— Begin —

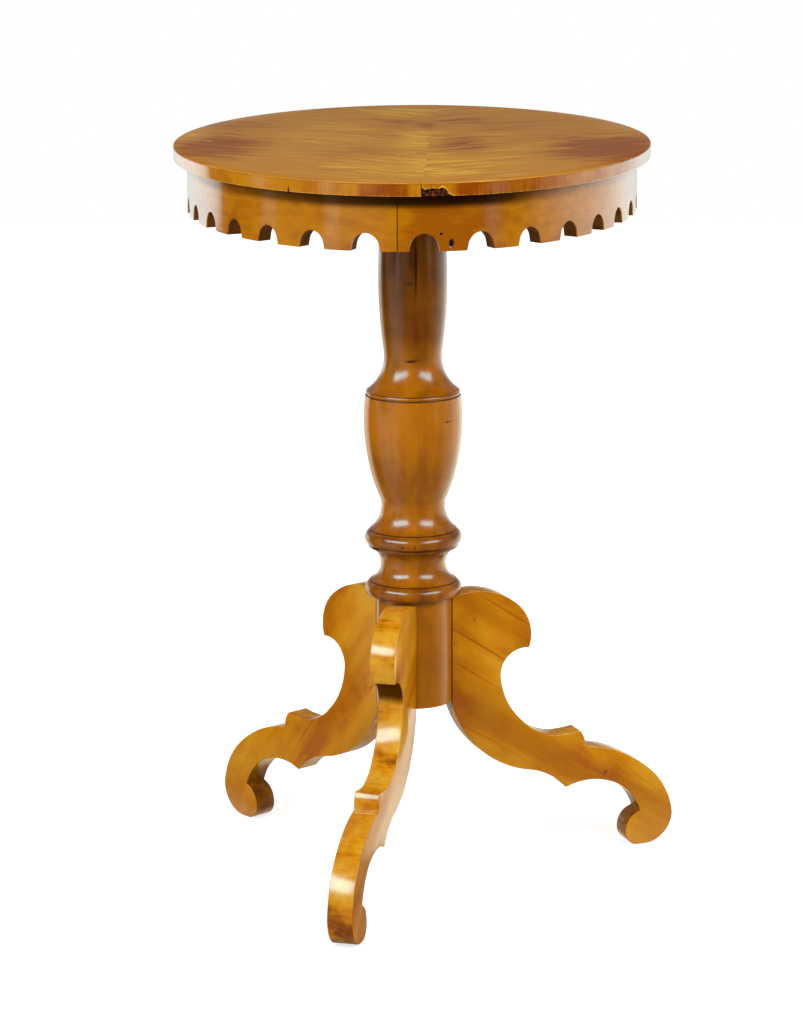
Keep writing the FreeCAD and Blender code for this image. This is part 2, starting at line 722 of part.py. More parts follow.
for thing in doc.Objects:
    if "Invalid" in thing.State or "Error" in thing.State:
        raise RuntimeError("%s failed: %s" % (thing.Label, thing.State))
os.makedirs("parts", exist_ok=True)
for thing in parts:
    if thing.Shape.isNull() or not thing.Shape.isValid() or not thing.Shape.Solids:
        raise RuntimeError("%s has no sound shape" % thing.Label)
    thing.Shape.exportStep("parts/%s.step" % thing.Label)
    print(thing.Label, len(thing.Shape.Solids), round(thing.Shape.Volume))
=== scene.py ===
"""Oval side table: the finished surfaces, woods and studio, as a Blender add-on."""
import json
import math

import bpy
import numpy as np
from bpy.props import FloatProperty, FloatVectorProperty, IntProperty, PointerProperty
from mathutils import Euler, Matrix, Vector


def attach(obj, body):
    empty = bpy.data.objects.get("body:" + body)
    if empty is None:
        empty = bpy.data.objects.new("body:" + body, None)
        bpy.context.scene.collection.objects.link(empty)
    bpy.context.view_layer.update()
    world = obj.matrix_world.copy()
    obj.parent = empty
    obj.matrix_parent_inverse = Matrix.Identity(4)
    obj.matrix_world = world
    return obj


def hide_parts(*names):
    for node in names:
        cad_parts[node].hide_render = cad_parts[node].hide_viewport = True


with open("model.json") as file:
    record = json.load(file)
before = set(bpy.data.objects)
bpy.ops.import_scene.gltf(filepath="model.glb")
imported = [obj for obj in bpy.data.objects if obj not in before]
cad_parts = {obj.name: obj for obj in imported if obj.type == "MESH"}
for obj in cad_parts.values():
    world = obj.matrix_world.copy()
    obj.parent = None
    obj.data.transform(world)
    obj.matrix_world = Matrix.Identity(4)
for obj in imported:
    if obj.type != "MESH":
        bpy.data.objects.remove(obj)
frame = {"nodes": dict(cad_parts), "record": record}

bl_info = {
    "name": "Oval Side Table",
    "version": (1, 0, 0),
    "blender": (4, 5, 0),
    "location": "3D View > Sidebar > Side Table",
    "description": "Builds the polished surfaces of an oval side table around its solid model",
    "category": "Object",
}

MM = 0.001
HALF_TURN, FULL_TURN = math.pi, 2 * math.pi
# How finely surfaces are sampled: gentle arcs every so many degrees, steep ones every so
# many millimetres, and ovals, roundings, the column's round and the rim by points
ARC_STEP = 2.0
PROFILE_STEP = 1.2
OUTLINE_STEP = 1.6
OVAL_POINTS = 16385
ROUNDING_POINTS = 5
COLUMN_POINTS = 180
RIM_POINTS = 241
BAND_POINTS = 501
FLOOR_POINTS = 96
LEAF_ROWS = 9
CHIP_POINTS = 110
# The most of an arc that the rounding of a corner takes up, as a share of its chord
MOST_TRIM = 0.45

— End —

■ WORK TO DO
Gather every line containing the word "data" and copy it.

■ EXERCISE OUTPUT
    empty = bpy.data.objects.get("body:" + body)
        empty = bpy.data.objects.new("body:" + body, None)
before = set(bpy.data.objects)
imported = [obj for obj in bpy.data.objects if obj not in before]
    obj.data.transform(world)
        bpy.data.objects.remove(obj)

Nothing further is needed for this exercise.